The last sentence of the opinion's introductory paragraph also raises an interesting question. Dura did not directly address the question of whether loss causation was subject to the more stringent pleading rules for fraud under the Federal Rules of Civil Procedure. The court in Catogas did not answer the question, but it certainly hinted at a stricter view in stating that the "plaintiffs failed to plead loss causation with the requisite particularity.
The effect of Oscar can be seen in a decision handed down in November 2008 by the U.S. District Court for the Northern District of Texas. In Archdiocese of Milwaukee Supporting Fund, Inc. v. Halliburton Co., the court refused to certify a class on loss causation grounds. The court agreed that the plaintiffs met all the requirements for certification except the Oscar loss causation requirement, which "imposes an exceedingly high burden on Plaintiffs at an early stage of the litigation." Because the plaintiffs failed to link "the alleged corrective disclosures with prior actionable misrepresentations," the court declined to certify the class.
A Split Between the Circuits?
The answer to the question above is yes, but the follow-up response to that is likely to be"So?" While the 5th and 9th Circuits have taken dramatically different approaches to the loss causation question, it is unlikely that the Supreme Court will re-visit the issue to resolve these unanswered questions.
In Gilead Sciences Securities Litigation, a 9th Circuit panel reversed a lower court dismissal on loss causation grounds. The appellate court stated that "[p]erhaps what truly motivated the dismissal was the district court's incredulity" with regard to loss causation claims.
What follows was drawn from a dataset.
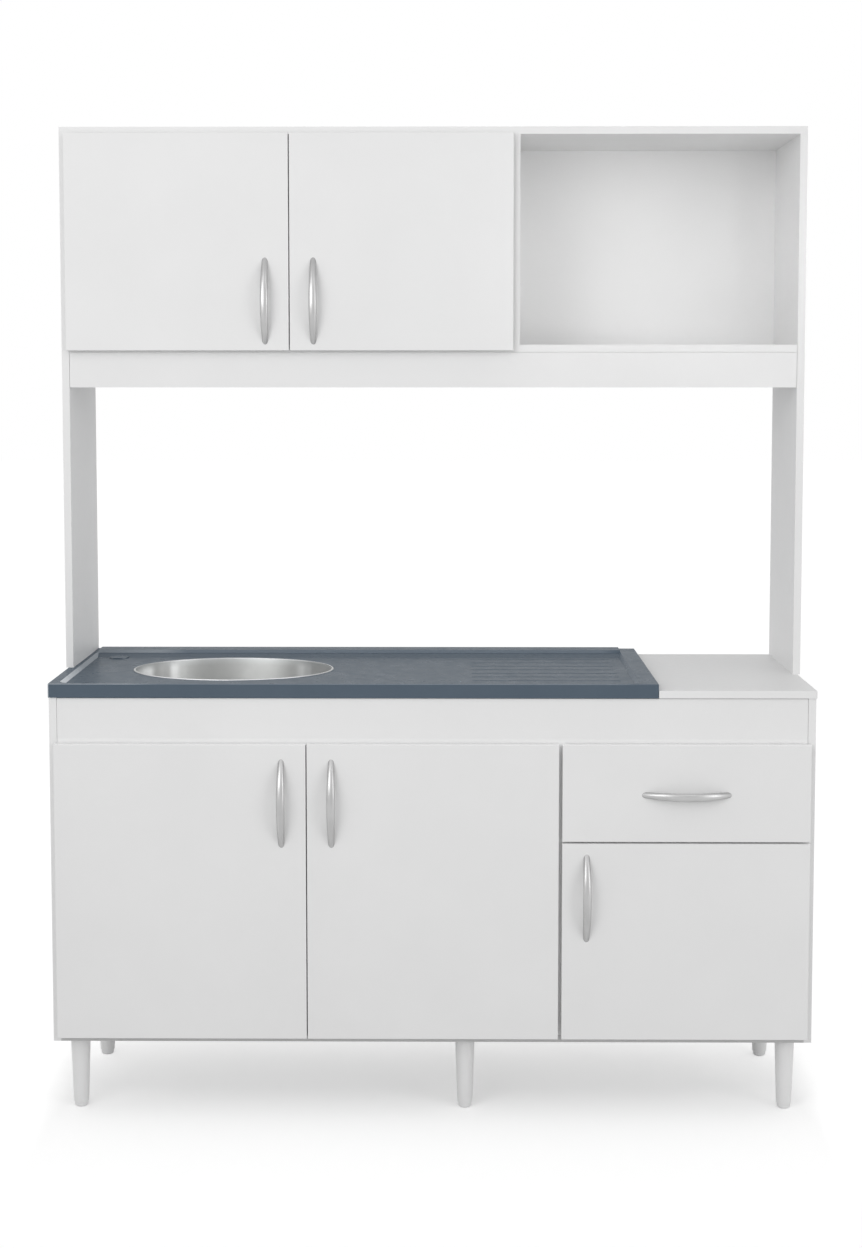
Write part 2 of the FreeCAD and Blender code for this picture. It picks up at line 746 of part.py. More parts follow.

In stark contrast to the 5th Circuit in Catogas, the panel noted that "a district court ruling on a motion to dismiss is not sitting as a trier of fact." While trial courts need not "accept as true conclusory allegations, nor make unwarranted deductions or unreasonable inferences," the appellate panel held that "[s]o long as the complaint alleges facts that, if taken as true, plausibly establish loss causation, a Rule 12(b)(6) dismissal is inappropriate."